Problem details: Copy verbatim the material from its first line to the line that holds "const CUP_TAPER = 0.14;", including that line.

Available data:
● ● ●

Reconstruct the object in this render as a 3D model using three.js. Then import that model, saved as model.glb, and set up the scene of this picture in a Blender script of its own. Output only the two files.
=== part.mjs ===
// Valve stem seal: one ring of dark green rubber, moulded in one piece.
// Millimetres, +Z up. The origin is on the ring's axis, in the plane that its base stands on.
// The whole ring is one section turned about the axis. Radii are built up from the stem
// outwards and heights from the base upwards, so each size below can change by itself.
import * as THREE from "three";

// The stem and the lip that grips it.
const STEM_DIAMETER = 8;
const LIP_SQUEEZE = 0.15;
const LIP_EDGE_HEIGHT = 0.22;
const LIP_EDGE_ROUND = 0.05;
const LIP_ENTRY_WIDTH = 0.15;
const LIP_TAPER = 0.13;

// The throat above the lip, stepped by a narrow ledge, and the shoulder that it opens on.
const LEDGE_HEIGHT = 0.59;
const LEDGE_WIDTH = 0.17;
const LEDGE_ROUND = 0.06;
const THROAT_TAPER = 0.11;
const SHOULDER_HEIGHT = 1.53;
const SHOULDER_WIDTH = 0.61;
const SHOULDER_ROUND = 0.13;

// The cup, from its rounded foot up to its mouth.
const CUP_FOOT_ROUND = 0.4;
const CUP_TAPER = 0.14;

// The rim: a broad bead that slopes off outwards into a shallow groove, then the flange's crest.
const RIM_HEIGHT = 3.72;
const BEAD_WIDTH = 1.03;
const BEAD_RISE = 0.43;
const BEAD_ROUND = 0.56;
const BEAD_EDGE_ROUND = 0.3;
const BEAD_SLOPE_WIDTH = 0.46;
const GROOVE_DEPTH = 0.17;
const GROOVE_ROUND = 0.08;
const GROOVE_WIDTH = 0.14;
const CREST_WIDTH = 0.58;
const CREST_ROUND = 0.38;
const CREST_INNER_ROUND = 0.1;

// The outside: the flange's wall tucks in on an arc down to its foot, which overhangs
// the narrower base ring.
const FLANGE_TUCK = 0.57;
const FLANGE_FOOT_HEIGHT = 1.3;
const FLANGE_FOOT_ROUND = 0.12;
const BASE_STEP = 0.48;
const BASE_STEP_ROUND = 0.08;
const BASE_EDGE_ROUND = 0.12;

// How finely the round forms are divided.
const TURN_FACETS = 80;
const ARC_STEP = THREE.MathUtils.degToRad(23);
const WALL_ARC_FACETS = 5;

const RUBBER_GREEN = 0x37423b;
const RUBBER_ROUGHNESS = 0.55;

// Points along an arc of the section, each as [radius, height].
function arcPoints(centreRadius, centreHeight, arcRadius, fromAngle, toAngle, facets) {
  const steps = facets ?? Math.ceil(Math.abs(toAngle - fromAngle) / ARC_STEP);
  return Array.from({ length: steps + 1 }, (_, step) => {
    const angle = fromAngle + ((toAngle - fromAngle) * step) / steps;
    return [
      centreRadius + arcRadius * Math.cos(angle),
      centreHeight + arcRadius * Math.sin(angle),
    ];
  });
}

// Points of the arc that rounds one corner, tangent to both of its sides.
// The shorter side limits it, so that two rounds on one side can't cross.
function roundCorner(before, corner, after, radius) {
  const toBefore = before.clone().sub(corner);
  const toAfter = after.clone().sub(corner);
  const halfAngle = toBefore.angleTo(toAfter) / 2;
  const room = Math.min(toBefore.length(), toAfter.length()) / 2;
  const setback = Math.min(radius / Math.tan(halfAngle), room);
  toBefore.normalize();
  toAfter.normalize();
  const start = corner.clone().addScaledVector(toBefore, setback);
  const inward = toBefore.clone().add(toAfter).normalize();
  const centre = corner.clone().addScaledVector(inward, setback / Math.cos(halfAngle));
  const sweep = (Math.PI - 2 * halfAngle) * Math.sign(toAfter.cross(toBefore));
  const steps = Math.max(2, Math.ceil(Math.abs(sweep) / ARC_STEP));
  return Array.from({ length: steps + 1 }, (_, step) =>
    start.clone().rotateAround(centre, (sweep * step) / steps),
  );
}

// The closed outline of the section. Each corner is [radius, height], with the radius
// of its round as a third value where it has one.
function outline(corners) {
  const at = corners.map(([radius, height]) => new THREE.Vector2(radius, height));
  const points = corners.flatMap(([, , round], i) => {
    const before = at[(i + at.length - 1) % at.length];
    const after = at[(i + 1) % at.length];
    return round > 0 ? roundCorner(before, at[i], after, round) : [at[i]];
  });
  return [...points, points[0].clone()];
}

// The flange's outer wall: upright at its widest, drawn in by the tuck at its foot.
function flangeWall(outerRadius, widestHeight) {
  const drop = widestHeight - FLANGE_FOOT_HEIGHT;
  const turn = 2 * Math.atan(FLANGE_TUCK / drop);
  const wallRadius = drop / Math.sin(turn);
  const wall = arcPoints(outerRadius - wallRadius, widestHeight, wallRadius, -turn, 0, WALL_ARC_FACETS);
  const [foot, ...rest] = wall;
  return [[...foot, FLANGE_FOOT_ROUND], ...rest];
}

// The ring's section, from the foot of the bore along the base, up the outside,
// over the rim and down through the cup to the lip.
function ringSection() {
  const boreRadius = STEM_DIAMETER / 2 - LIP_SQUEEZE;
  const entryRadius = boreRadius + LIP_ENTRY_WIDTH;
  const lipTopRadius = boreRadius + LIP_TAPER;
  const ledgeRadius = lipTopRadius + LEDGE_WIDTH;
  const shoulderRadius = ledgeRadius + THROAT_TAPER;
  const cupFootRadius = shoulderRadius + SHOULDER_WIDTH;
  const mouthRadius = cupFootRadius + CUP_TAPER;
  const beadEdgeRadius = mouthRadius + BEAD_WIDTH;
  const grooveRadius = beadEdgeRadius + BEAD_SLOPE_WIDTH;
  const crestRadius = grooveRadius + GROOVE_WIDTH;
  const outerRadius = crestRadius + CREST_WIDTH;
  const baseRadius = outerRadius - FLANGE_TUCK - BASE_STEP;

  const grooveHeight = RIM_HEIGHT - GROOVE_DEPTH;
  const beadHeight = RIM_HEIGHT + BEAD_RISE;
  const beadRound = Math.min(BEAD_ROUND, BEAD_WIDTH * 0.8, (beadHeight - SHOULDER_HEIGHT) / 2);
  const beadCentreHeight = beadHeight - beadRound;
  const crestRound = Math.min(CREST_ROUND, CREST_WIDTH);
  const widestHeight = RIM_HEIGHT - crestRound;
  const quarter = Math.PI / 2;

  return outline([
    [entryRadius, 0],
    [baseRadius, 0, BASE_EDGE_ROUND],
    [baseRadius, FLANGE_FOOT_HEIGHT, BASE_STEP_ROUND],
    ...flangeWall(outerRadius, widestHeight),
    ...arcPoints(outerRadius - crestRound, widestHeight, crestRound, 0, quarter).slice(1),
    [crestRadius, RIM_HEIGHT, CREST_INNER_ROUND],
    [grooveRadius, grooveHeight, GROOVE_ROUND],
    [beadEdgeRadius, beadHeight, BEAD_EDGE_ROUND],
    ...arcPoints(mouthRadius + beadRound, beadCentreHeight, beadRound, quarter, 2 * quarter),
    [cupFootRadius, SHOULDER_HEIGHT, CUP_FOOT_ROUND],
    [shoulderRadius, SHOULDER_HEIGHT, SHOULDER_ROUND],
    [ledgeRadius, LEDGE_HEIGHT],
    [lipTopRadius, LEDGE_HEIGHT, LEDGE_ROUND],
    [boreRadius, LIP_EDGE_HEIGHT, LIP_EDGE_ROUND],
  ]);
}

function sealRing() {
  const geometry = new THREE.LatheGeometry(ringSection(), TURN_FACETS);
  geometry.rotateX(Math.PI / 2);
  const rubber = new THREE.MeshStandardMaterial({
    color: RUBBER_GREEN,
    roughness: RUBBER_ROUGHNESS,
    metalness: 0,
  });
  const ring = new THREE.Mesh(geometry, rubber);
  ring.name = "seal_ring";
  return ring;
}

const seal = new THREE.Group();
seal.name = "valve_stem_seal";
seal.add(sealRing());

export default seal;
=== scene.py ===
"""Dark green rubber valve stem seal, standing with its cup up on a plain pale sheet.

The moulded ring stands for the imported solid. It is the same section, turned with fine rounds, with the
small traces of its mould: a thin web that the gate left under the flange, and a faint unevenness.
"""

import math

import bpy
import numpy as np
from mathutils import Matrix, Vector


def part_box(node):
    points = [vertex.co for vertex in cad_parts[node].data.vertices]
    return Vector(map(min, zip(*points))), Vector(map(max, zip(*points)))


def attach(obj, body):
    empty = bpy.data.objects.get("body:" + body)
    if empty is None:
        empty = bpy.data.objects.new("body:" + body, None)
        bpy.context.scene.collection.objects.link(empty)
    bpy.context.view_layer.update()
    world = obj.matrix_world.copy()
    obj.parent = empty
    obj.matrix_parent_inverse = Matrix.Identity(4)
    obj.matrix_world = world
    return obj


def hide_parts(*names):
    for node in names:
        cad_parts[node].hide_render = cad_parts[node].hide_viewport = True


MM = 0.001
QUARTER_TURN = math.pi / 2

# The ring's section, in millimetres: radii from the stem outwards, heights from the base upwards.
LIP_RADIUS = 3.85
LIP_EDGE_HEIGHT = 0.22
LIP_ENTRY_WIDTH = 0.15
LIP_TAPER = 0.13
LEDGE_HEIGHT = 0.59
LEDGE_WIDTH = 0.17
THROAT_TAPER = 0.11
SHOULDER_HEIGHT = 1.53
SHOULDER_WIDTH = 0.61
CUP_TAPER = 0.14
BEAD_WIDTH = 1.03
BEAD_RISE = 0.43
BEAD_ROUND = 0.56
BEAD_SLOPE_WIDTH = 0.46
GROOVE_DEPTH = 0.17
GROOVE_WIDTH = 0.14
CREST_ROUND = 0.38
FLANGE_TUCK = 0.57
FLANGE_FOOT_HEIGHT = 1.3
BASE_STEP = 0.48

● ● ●

Completed task:
Reconstruct the object in this render as a 3D model using three.js. Then import that model, saved as model.glb, and set up the scene of this picture in a Blender script of its own. Output only the two files.
=== part.mjs ===
// Valve stem seal: one ring of dark green rubber, moulded in one piece.
// Millimetres, +Z up. The origin is on the ring's axis, in the plane that its base stands on.
// The whole ring is one section turned about the axis. Radii are built up from the stem
// outwards and heights from the base upwards, so each size below can change by itself.
import * as THREE from "three";

// The stem and the lip that grips it.
const STEM_DIAMETER = 8;
const LIP_SQUEEZE = 0.15;
const LIP_EDGE_HEIGHT = 0.22;
const LIP_EDGE_ROUND = 0.05;
const LIP_ENTRY_WIDTH = 0.15;
const LIP_TAPER = 0.13;

// The throat above the lip, stepped by a narrow ledge, and the shoulder that it opens on.
const LEDGE_HEIGHT = 0.59;
const LEDGE_WIDTH = 0.17;
const LEDGE_ROUND = 0.06;
const THROAT_TAPER = 0.11;
const SHOULDER_HEIGHT = 1.53;
const SHOULDER_WIDTH = 0.61;
const SHOULDER_ROUND = 0.13;

// The cup, from its rounded foot up to its mouth.
const CUP_FOOT_ROUND = 0.4;
const CUP_TAPER = 0.14;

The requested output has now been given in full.